(Saved data entries)
• • • • •
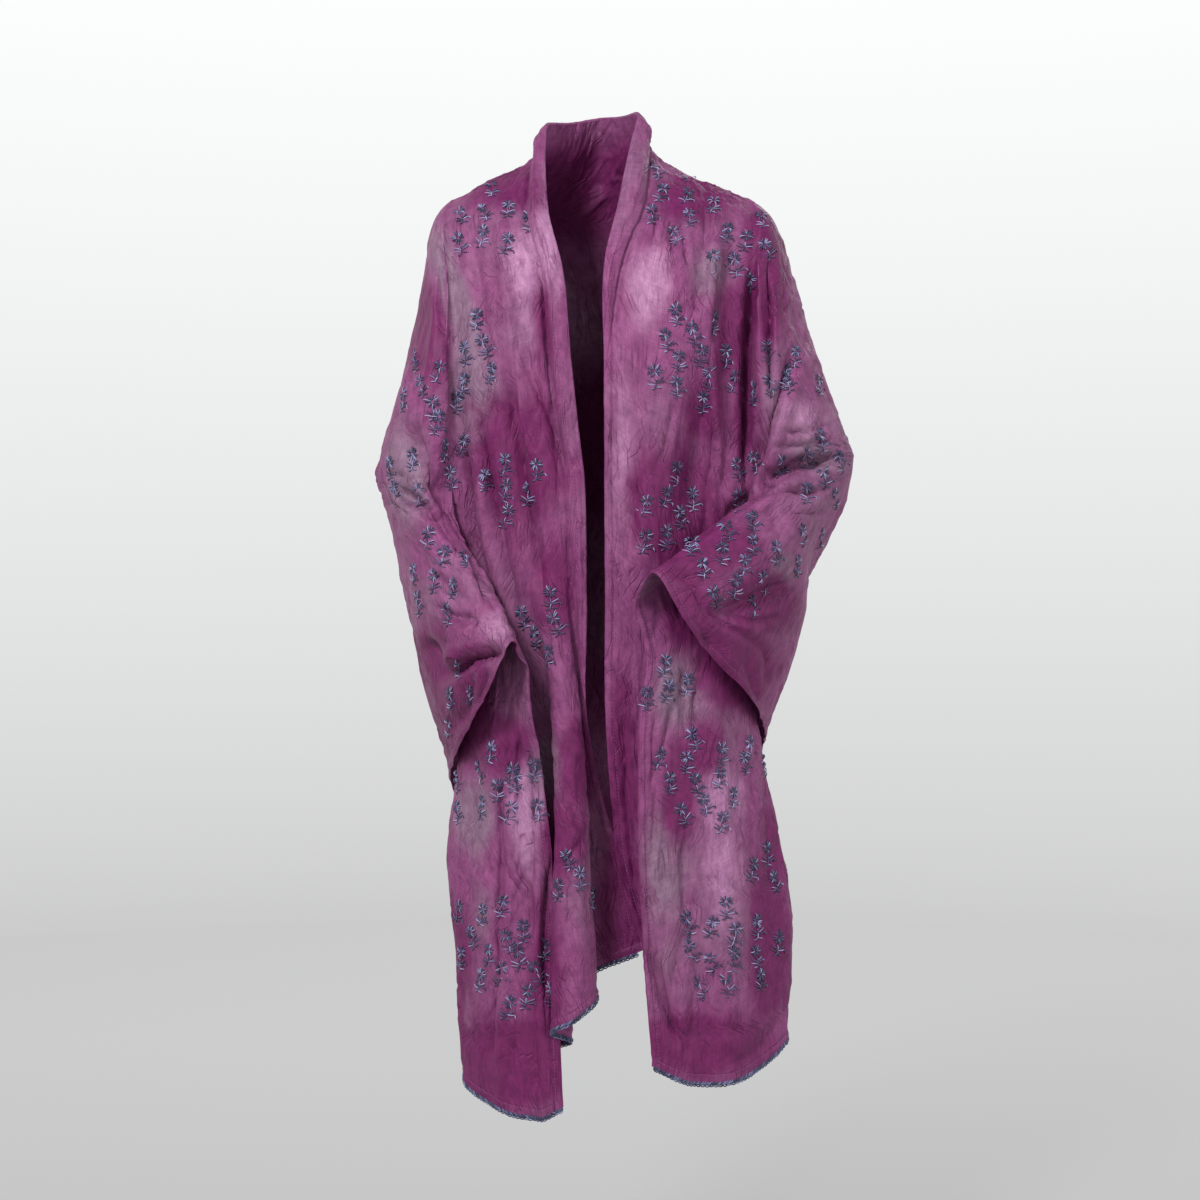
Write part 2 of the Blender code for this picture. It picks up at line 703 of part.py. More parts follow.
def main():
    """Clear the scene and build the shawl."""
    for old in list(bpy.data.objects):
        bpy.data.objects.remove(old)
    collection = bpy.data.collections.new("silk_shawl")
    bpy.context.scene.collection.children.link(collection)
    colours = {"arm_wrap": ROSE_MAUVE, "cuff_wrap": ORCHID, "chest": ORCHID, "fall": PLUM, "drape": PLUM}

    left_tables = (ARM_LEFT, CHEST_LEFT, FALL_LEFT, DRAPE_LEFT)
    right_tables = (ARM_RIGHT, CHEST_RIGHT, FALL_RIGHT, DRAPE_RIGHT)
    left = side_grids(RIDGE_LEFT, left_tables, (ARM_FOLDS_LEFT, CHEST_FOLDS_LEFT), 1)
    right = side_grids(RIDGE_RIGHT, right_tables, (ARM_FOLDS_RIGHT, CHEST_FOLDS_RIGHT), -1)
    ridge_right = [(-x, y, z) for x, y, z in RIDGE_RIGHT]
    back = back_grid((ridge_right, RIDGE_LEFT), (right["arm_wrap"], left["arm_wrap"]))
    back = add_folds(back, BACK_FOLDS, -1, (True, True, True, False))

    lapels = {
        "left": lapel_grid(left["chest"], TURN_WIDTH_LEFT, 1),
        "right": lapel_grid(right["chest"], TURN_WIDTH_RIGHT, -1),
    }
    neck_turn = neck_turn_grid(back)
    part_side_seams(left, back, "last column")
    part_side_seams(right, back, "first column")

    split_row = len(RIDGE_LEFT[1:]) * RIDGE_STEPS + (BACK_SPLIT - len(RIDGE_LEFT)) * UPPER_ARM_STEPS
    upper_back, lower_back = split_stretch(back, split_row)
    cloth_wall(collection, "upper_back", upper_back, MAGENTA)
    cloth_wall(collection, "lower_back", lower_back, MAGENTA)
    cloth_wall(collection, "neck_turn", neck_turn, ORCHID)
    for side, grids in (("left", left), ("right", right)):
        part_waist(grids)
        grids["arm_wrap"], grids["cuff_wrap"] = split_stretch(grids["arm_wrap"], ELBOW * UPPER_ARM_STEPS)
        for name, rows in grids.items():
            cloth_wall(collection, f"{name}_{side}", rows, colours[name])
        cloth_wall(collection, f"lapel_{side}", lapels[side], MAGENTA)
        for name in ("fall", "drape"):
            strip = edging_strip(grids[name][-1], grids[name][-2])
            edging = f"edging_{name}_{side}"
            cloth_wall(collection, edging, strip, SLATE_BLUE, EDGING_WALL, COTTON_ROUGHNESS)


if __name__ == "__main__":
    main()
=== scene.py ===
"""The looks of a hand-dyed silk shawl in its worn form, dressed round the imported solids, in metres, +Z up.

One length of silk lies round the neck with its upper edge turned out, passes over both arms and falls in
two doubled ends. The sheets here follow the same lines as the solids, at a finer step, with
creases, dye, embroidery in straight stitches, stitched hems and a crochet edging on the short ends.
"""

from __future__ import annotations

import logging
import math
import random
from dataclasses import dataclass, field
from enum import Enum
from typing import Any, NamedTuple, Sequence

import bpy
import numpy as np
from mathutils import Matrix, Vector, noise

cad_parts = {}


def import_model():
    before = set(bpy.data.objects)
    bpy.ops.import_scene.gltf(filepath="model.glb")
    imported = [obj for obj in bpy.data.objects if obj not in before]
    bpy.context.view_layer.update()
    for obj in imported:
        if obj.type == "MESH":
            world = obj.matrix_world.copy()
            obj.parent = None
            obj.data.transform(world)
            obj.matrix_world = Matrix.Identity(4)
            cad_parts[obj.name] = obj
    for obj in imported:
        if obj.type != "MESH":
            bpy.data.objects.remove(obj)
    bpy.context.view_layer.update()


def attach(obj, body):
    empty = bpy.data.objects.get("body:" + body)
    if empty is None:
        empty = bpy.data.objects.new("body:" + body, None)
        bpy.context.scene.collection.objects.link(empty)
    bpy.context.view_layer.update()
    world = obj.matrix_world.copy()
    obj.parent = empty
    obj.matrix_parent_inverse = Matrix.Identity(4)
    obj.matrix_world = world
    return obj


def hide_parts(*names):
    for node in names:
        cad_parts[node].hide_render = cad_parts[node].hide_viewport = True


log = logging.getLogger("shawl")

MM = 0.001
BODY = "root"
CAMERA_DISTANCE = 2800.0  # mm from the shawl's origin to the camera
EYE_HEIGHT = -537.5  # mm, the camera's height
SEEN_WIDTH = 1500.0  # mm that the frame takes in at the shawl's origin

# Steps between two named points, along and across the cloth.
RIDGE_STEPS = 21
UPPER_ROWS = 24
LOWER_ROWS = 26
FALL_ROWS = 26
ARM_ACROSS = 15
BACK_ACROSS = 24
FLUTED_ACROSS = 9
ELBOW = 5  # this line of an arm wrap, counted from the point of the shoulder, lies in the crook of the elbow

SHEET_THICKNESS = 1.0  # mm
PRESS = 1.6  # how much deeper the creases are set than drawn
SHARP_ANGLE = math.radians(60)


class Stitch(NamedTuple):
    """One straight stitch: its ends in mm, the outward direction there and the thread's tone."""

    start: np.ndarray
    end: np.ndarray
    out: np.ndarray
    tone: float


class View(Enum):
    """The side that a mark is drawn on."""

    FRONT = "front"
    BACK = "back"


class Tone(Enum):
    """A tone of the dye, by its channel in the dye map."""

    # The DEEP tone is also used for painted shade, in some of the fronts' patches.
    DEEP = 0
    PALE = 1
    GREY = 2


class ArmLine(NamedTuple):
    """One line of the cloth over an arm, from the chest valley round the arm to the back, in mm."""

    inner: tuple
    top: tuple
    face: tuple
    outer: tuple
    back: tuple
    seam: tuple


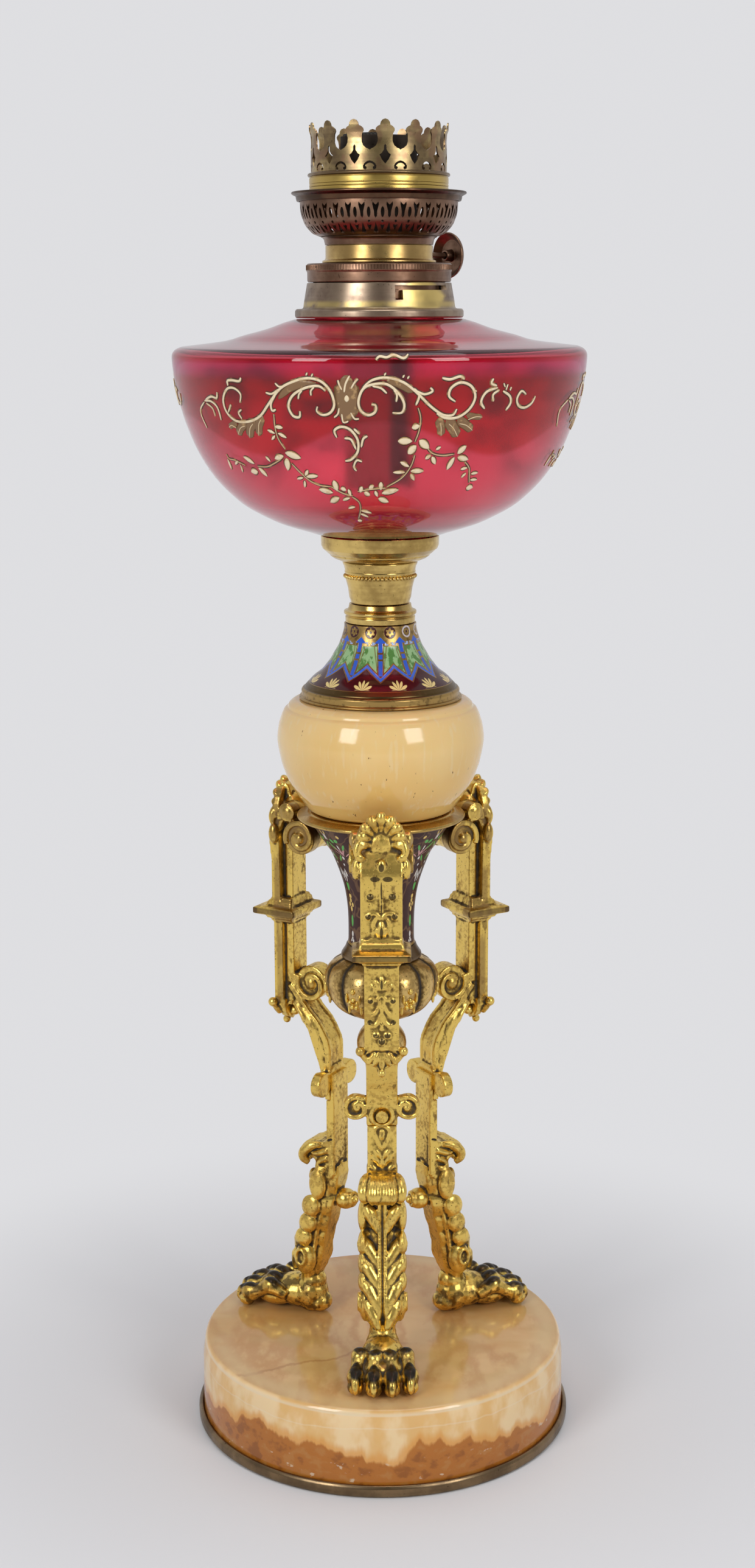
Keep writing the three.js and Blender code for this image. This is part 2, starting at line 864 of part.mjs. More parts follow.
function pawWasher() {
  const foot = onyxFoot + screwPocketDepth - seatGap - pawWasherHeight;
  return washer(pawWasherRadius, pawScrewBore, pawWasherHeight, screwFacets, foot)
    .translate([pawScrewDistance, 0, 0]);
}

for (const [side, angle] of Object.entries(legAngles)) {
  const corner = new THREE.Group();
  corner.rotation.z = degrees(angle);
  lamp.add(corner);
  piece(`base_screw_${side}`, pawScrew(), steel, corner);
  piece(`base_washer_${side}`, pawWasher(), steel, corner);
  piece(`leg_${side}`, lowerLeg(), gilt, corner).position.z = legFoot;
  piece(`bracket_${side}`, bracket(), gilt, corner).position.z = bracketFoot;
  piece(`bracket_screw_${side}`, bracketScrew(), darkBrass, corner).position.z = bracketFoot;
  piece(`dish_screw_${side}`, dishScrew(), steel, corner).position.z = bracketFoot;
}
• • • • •
Exercise directions ▸
Go through the material above and output exactly the lines from the one containing "ELBOW * UPPER_ARM_STEPS)" through the one containing "if empty is".

Task result ▸
        grids["arm_wrap"], grids["cuff_wrap"] = split_stretch(grids["arm_wrap"], ELBOW * UPPER_ARM_STEPS)
        for name, rows in grids.items():
            cloth_wall(collection, f"{name}_{side}", rows, colours[name])
        cloth_wall(collection, f"lapel_{side}", lapels[side], MAGENTA)
        for name in ("fall", "drape"):
            strip = edging_strip(grids[name][-1], grids[name][-2])
            edging = f"edging_{name}_{side}"
            cloth_wall(collection, edging, strip, SLATE_BLUE, EDGING_WALL, COTTON_ROUGHNESS)


if __name__ == "__main__":
    main()
=== scene.py ===
"""The looks of a hand-dyed silk shawl in its worn form, dressed round the imported solids, in metres, +Z up.

One length of silk lies round the neck with its upper edge turned out, passes over both arms and falls in
two doubled ends. The sheets here follow the same lines as the solids, at a finer step, with
creases, dye, embroidery in straight stitches, stitched hems and a crochet edging on the short ends.
"""

from __future__ import annotations

import logging
import math
import random
from dataclasses import dataclass, field
from enum import Enum
from typing import Any, NamedTuple, Sequence

import bpy
import numpy as np
from mathutils import Matrix, Vector, noise

cad_parts = {}


def import_model():
    before = set(bpy.data.objects)
    bpy.ops.import_scene.gltf(filepath="model.glb")
    imported = [obj for obj in bpy.data.objects if obj not in before]
    bpy.context.view_layer.update()
    for obj in imported:
        if obj.type == "MESH":
            world = obj.matrix_world.copy()
            obj.parent = None
            obj.data.transform(world)
            obj.matrix_world = Matrix.Identity(4)
            cad_parts[obj.name] = obj
    for obj in imported:
        if obj.type != "MESH":
            bpy.data.objects.remove(obj)
    bpy.context.view_layer.update()


def attach(obj, body):
    empty = bpy.data.objects.get("body:" + body)
    if empty is None:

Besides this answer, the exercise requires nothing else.